Definitely. We would have loved to have some cool outdoor scenes, like a picnic, riding a bike, etc. Also there were just three of us, so a few extra pairs of hands would have been nice. But most of all, it would have been great to use a real actor. However, what the lockdown did give us was time. Also Gid had been growing his horseshoe out, which helped make the character look extra pathetic.

There seems to be a particular penchant for featuring masturbation scenes in your films.

We’re unfunny idiots. We shot about 25, quite graphic sex scenes, and only ended up using 3. There are also about 50 more very stupid shots/scenes of the plant wanking him off that we shot and didn’t end up including. A great one we tried to shoe-horn in was a beautiful silhouette of Gid doing a headstand. Nightmare to film lots of balls and gooch in the rushes. Takes ages too because Gid needed to rest for about 10 minutes each time he ejaculated.

You both take on starring roles here, was it a toss-up for who would play which character?

We didn’t really have a choice because of lockdown. Also, some ideas are so bad that you don’t really want to waste a real actor’s valuable time. There was a lot of discussion over who should play each character, but ultimately Behnam had the most effeminate hands.

Having the music along with our test film made the first cut of the film really simple.

Your other recent short Ungabarn is squeamishly odd.
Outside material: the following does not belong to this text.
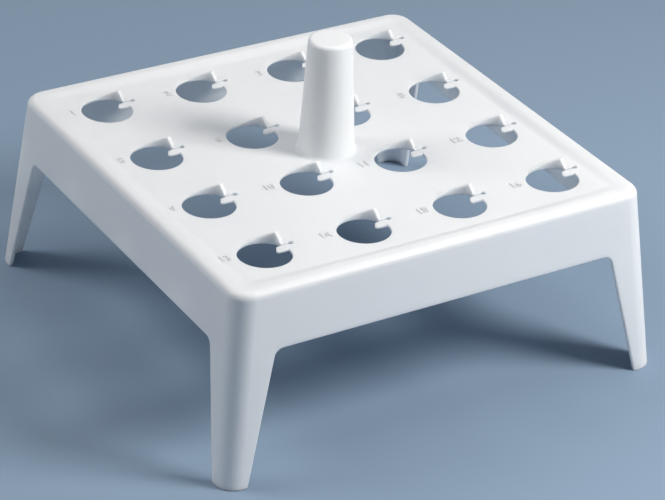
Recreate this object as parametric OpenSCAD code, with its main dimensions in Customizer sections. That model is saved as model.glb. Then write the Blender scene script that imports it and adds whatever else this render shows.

Where did that concept come from?

Thanks. It was commissioned by the spectacular no nonsense media mogul Charlie Perkins at Blink Industries. The brief was just ‘weird/fun/dumb’ ideas between 15 seconds and 90 seconds, with the theme of ‘Progress’. We pitched about 5 ideas and this was one they liked. The original idea was way more dark, we were gonna have a real baby and make it with a couple who wanted to adopt it but we were steered into weird alien baby territory, and it’s much better for it.

What comedic gems are you going to surprise us with next?

We’re not totally sure. We just made a fun teaser about witches in a comic book store with Kiell Smith Bynoe, Jamali Maddix, Luke McQueen and Anna Leong Brophy. We wanna make something a little longer. We’re getting really into magic, world records and soap stars. We want to make something that proves we can handle a 250 million dollar budget, so some schmuck hires us to make a film that sinks a major studio.